3. Die betreffende Prozeßhandlung ist damit unwirksam, was zur Folge hat, daß die Frist zur Einlegung der Revision versäumt wurde. Auch in solchen Fällen versäumter Fristen kann jedoch Wiedereinsetzung in den vorigen Stand gewährt werden (Senatsbeschluß vom 16. August 1979 I R 95/76, BFHE 129, 1, BStBl II 1980, 47; BFH-Beschluß vom 28. September 1995 X B 114/95, BFH/NV 1996, 241; Tipke/Kruse, Abgabenordnung-Finanzgerichtsordnung, 16. Aufl., § 56 FGO Tz. 5 ff., m.w.N.). So ist im Streitfall zu verfahren. Die Klägerin hat die Frist nicht durch Verschulden ihres Prozeßbevollmächtigten versäumt.

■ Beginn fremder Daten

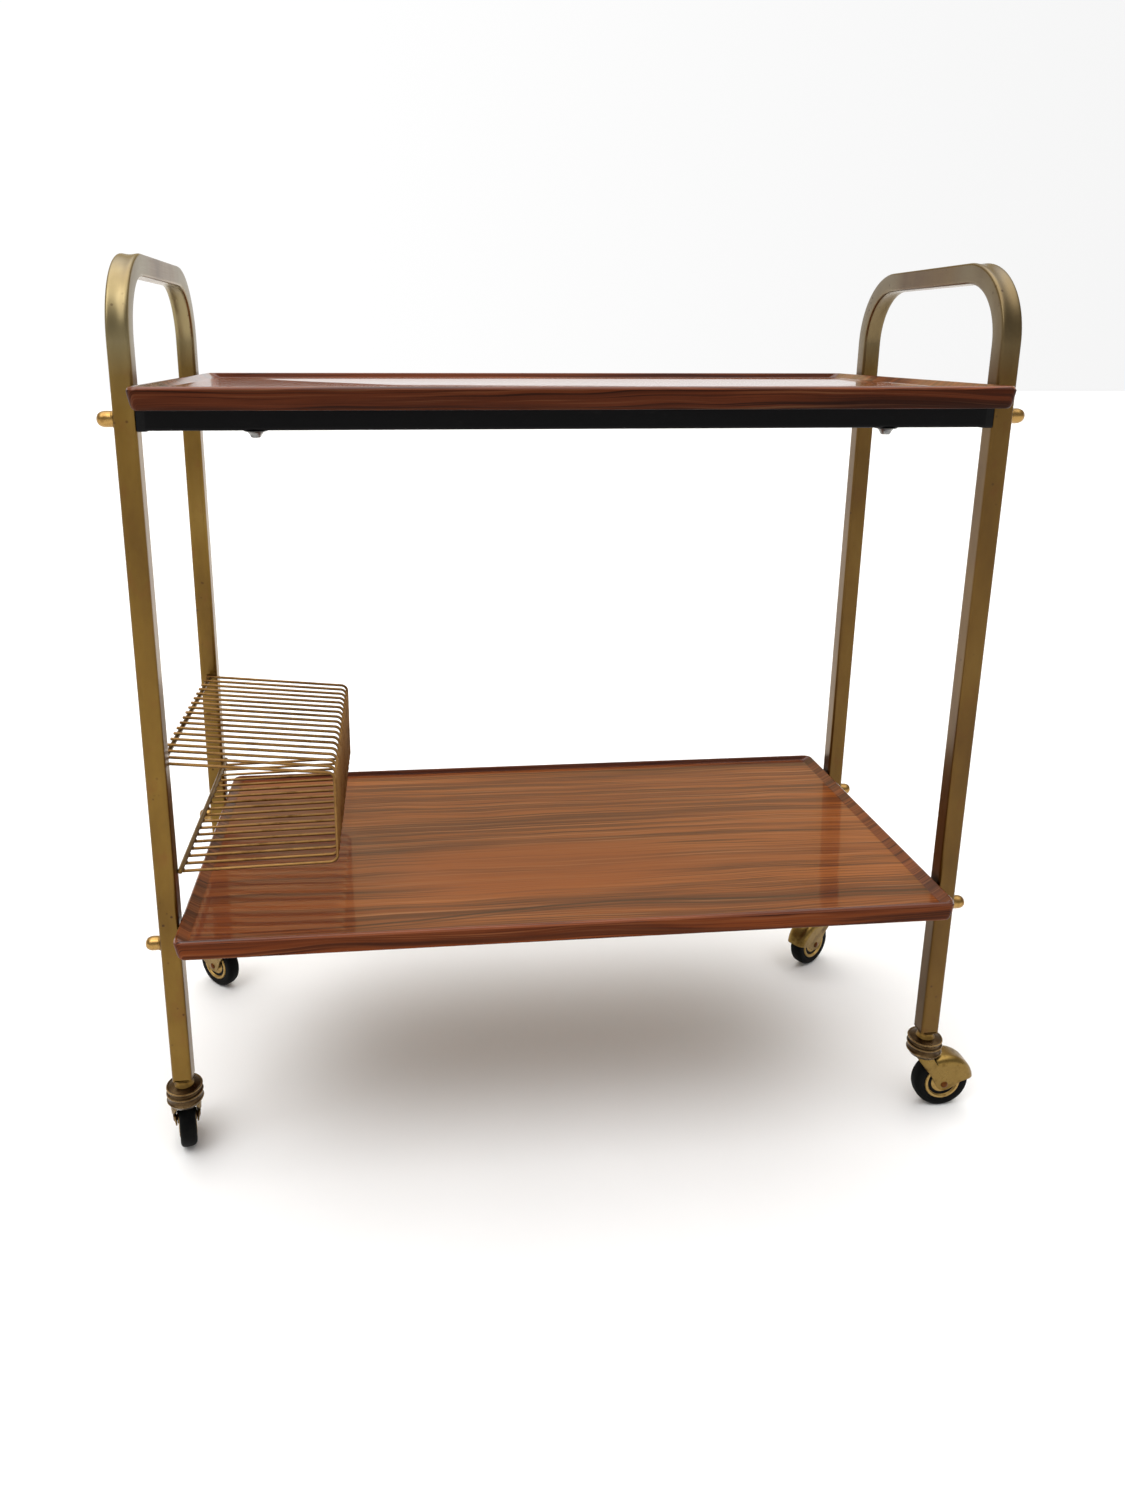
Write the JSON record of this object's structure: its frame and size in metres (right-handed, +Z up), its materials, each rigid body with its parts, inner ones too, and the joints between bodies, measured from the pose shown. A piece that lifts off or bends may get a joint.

Zwar kann der Irrtum eines berufsmäßigen Vertreters über die Verfahrensrechtslage grundsätzlich nicht als unverschuldet gelten. Von einem solchen Vertreter ist vielmehr zu verlangen, daß er die einschlägigen Vorschriften kennt (vgl. z. B. BFH-Beschluß vom 20. Februar 1990 VII R 125/89, BFHE 159, 573, BStBl II 1990, 546; Söhn in Hübschmann/Hepp/Spitaler, Abgabenordnung-Finanzgerichtsordnung, 10. Aufl., § 56 FGO Rz. 247 ff., 279 ff.). Im Streitfall besteht jedoch die Besonderheit, daß der BFH erstmals durch den besagten Beschluß in DStR 1999, 758 entschieden hat, daß Partnerschaftsgesellschaften vor dem BFH nicht vertretungsbefugt seien. Zuvor wurde diese Rechtsauffassung, soweit ersichtlich, weder diskutiert noch geäußert. Sie entsprach auch nicht der Gerichtspraxis innerhalb des BFH. Dem Senat ist kein Fall bekannt, in welchem seit Inkrafttreten des Gesetzes über die Partnerschaftsgesellschaften Angehöriger Freier Berufe (PartGG) am 1. Juli 1995 (vgl. § 11 PartGG) ein Rechtsbehelf verworfen worden wäre, weil für den Kläger eine Partnerschaftsgesellschaft aufgetreten ist. Im Gegenteil sind --jedenfalls von dem erkennenden Senat-- bis in die jüngste Zeit anhängige Verfahren durch Sachentscheidungen beendet worden, obwohl solche Vertretungsverhältnisse gegeben waren. In Anbetracht dessen kann auch einem berufsangehörigen Bevollmächtigten nicht vorgehalten werden, er habe den einschlägigen Verfahrensvorschriften zu wenig Beachtung geschenkt (vgl. auch --allerdings für den hier nicht gegebenen Fall einer geänderten höchstrichterlichen Rechtsprechung-- BFH-Urteil vom 14. März 1996 IV R 44/95, BFHE 179, 569, BStBl II 1996, 319).